Technology can be used to engage employees who are too impatient or too busy to attend an educational meeting. A platform can communicate hard-to-understand concepts in short, easy-to-digest vignettes. With the use of online storyboards, you can create a fun and interactive medium to simplify confusing and difficult-to-grasp benefit concepts. There are also technologies that allow you to create custom FAQs. The idea is to make it easy for your employees to learn about and use their benefits to their best advantage.

Remember, communication is key to a successful benefits program, and employees appreciate hearing about a topic that’s so important to their health and financial peace of mind. A recent study by the American Psychological Associationii ranks benefits right behind salary and work-life balance as the motivation for employee loyalty. With the high level of importance that benefits play in attracting and retaining talent, it’s all the more reason to place employee education and communications at the center of your benefits program.

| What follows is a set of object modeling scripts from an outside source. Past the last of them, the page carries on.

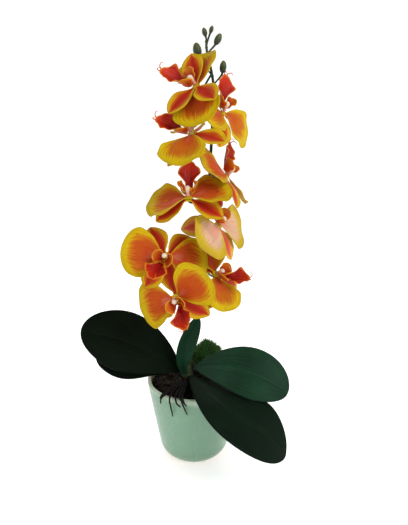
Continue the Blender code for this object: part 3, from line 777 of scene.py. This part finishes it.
def make_column(name, matrix, finishes):
    """The column: a waisted club that leans over the lip, with a rounded cap at its end."""
    shape = new_shape()
    spots = {}
    for vertex in bmesh.ops.create_uvsphere(shape, u_segments=20, v_segments=18, radius=1.0)["verts"]:
        x, y, z = vertex.co
        along, ring = (z + 1) / 2, math.hypot(x, y)
        spots[vertex] = (math.atan2(y, x) / (2 * math.pi) + 0.5, along)
        swell = 0.0023 - 0.0006 * bell(along, 0.35, 0.2) + 0.0004 * bell(along, 0.85, 0.15)
        flat = min(1.0, ring * 1.5) / max(ring, 1e-6) if ring > 1e-6 else 1.0
        lean = y * flat * swell * 0.9 - 0.0022 * along**2
        vertex.co = matrix @ Vector((x * flat * swell, lean, COLUMN_BASE + COLUMN_LENGTH * along))
    mark(shape, spots)
    cap = matrix @ Matrix.Translation((0, -0.0030, COLUMN_BASE + COLUMN_LENGTH - 0.0020))
    spots = {}
    for vertex in bmesh.ops.create_uvsphere(shape, u_segments=14, v_segments=10, radius=1.0)["verts"]:
        x, y, z = vertex.co
        notch = 1 - 0.28 * bell(x, 0, 0.25) * max(0.0, -y)
        vertex.co = cap @ Vector((x * 0.0019, y * 0.0016 * notch, z * 0.0018))
        spots[vertex] = (0.5, 1.0)
    mark(shape, spots)
    settle(f"{name}_column_club", shape, [finishes["column"]], [f"{name}_column"])


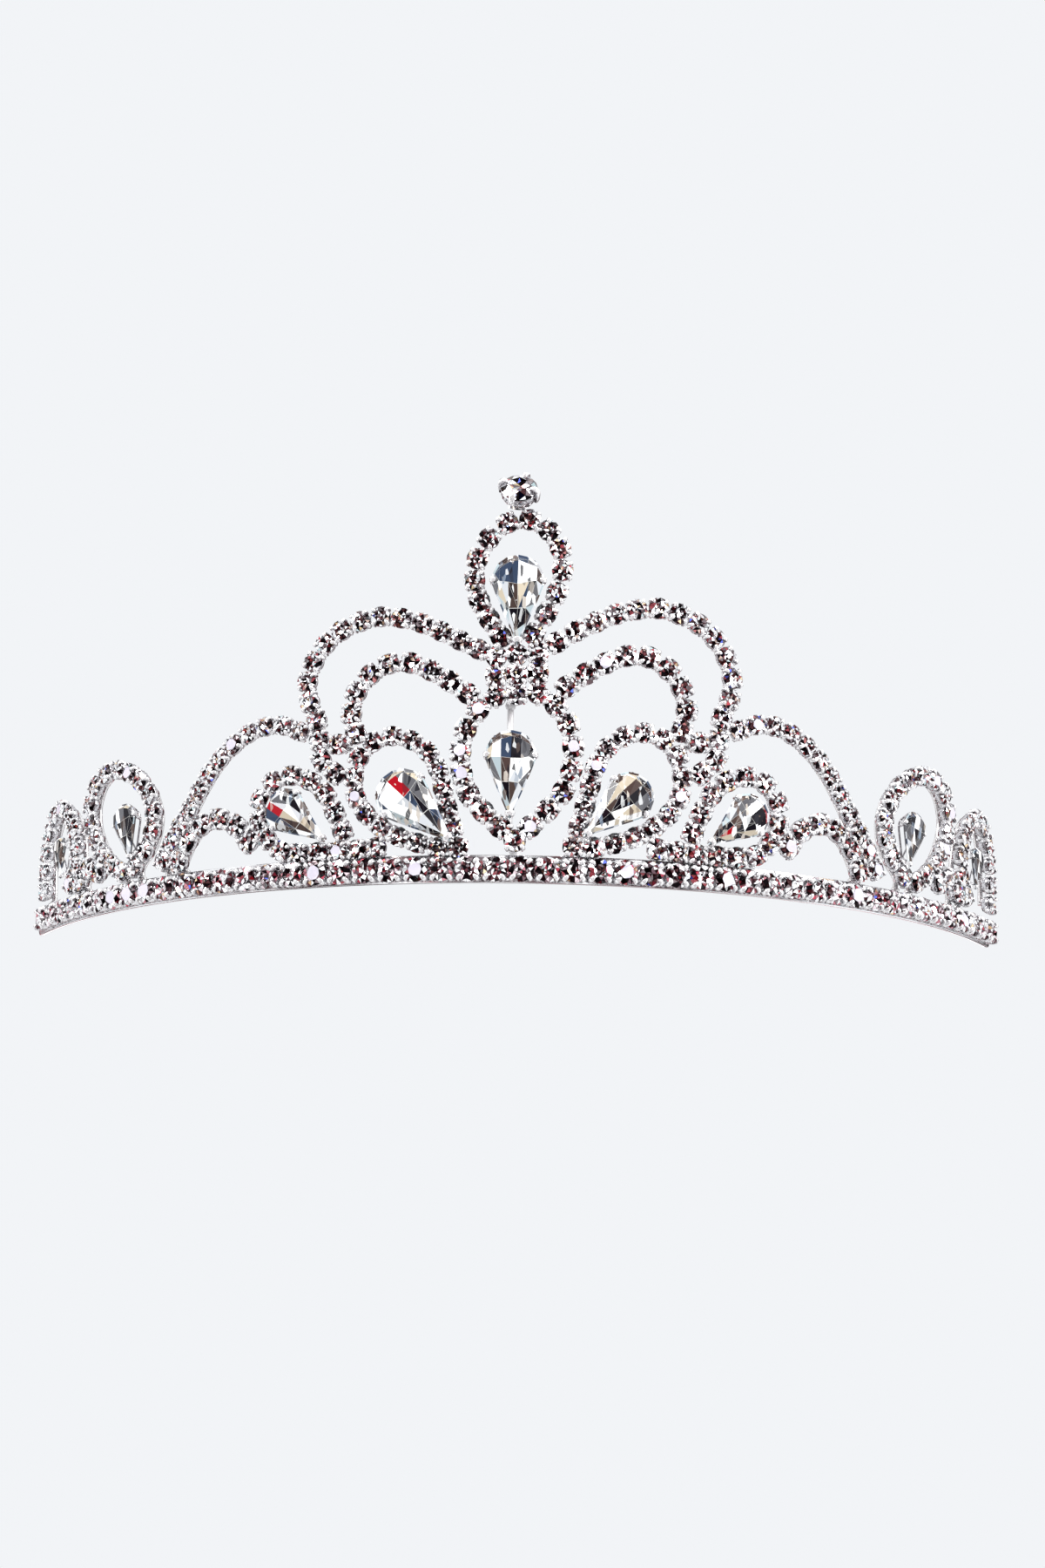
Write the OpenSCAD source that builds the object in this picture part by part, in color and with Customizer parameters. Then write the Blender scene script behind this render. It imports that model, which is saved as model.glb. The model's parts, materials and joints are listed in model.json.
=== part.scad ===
// Bridal tiara made of cup chain: cups on bent backing wires, soldered to a flat metal headband.
// The ornament is drawn flat, u along the band and v upwards from its lower edge, and then wrapped
// round the upright axis of the head. The front of the tiara faces -Y and +Z is up.

/* [Part] */
// Which sub-part to draw, or all

/* [Band] */
// Inner radius of the headband strip
band_r = 87; // [70:1:100]
// Thickness of the strip
band_t = 0.8; // [0.5:0.1:1.5]
// Height of the strip
band_h = 4.8; // [3:0.1:8]
// Length of the strip along its inner face
band_len = 203; // [150:1:240]
// Distance between the stones on the band
band_pitch = 4; // [3:0.1:5]
// Number of stones on the band
band_count = 49; // [31:2:61]
// Sideways shift of the row of band stones
band_shift = 1; // [-2:0.1:2]
// Height of the band stones' centres
band_row_v = 2.1; // [1.9:0.1:4]
// Diameter of a band cup
band_cup_d = 3.8; // [3:0.1:5]
// Diameter of the pin hole in each end of the strip
pin_hole_d = 1.8; // [1:0.1:3]
// Distance of a pin hole from the end of the strip
pin_hole_in = 1.7; // [1.5:0.1:3]

/* [Cup chain] */
// Distance between stones along a chain
chain_pitch = 3.2; // [2.8:0.1:4]
// Diameter of a chain cup
cup_d = 3; // [2.4:0.1:3.4]
// Diameter of the backing wires
wire_d = 0.9; // [0.6:0.1:1.4]
// Diameter of the upright wire behind the middle pear
rod_d = 1; // [0.6:0.1:1.4]

/* [Large stones] */
// Width of a full size pear
pear_w = 8; // [6:0.1:10]
// Length of a full size pear
pear_l = 13; // [9:0.1:16]
// Diameter of the round stone at the top
top_d = 5.5; // [4:0.1:7]
// Height of the foot of the round stone's cup
top_v = 61.2; // [50:0.1:70]
// How far the round stone leans back
top_lean = 30; // [0:5:40]
// How far the foot of its cup stands off the wire
top_off = 1; // [0:0.1:3]

/* [Wings] */
// How much longer the right wing is than the drawing, and the left wing shorter
wing_skew = 0.016; // [0:0.002:0.03]
// How much taller the right wing stands than the drawing, and the left wing lower
wing_rise = 0.022; // [0:0.002:0.03]

/* [Hidden] */
$fn = 32;
face_r = band_r + band_t;            // radius where every cup's back lies
axis_y = 63.9;                       // the upright axis of the head, behind the origin
half_span = band_len / 2 / band_r * 180 / PI;
steps = 8;                           // curve points between two control points
weld_gap = 0.1;                      // clear space between neighbouring solids
wire_ring = 2.6;                     // spacing of the rings along a swept wire
wire_sides = 8;

// Centre lines, as points [u, v] that a smooth curve passes through. Each is drawn for the right
// wing, and the left wing uses the same points with u mirrored.
top_loop = [[1.7, 57.9], [5.3, 55], [6.8, 50.4], [5.8, 45.2], [2.5, 39.3]];
drop_loop = [[5.9, 27.8], [8.2, 23.8], [8.5, 18.6], [6.8, 13.6], [2.3, 8.8]];
upper_arc = [[6, 37.7], [10.8, 40.4], [16.5, 42.9], [22.8, 43.7], [29.6, 41], [33.4, 35.6],
    [33.4, 30.8], [31.7, 26.4], [31.2, 21], [28.6, 18.3]];
inner_arc = [[7.6, 30.6], [12, 33.7], [16.8, 35.9], [21.4, 35.5], [25, 32.2], [26.2, 28.2],
    [25.4, 24.6]];
bridge = [[28.2, 23.1]];
inner_loop = [[8.7, 5.7], [10.6, 12.6], [12.6, 19.6], [16.4, 23.2], [21.2, 23.8], [24.8, 20.6],
    [25.4, 15.2], [22.4, 10.4], [17.2, 7.2], [11.9, 5.8]];
middle_loop = [[27.2, 8.9], [29.9, 14.6], [33, 17.5], [36.4, 18.5], [40, 17.3], [42, 13.2],
    [40.2, 8.5]];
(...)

Using a benefits information system will never replace your enrollment meetings, benefit books, posters, or other traditional ways of educating employees about your program offerings. But technology can be used to reinforce your messages at critical points and assist employees in making better decisions.

You invest a lot into your group employee benefits. Technology can be another way for you to help your employees maximize that investment.

iMetLife, (2011); Study of Employee Benefits Trends: A Blueprint for the New Benefits Economy.
iiAmerican Psychological Association and Harris Interactive (2012); Workforce Retention Survey.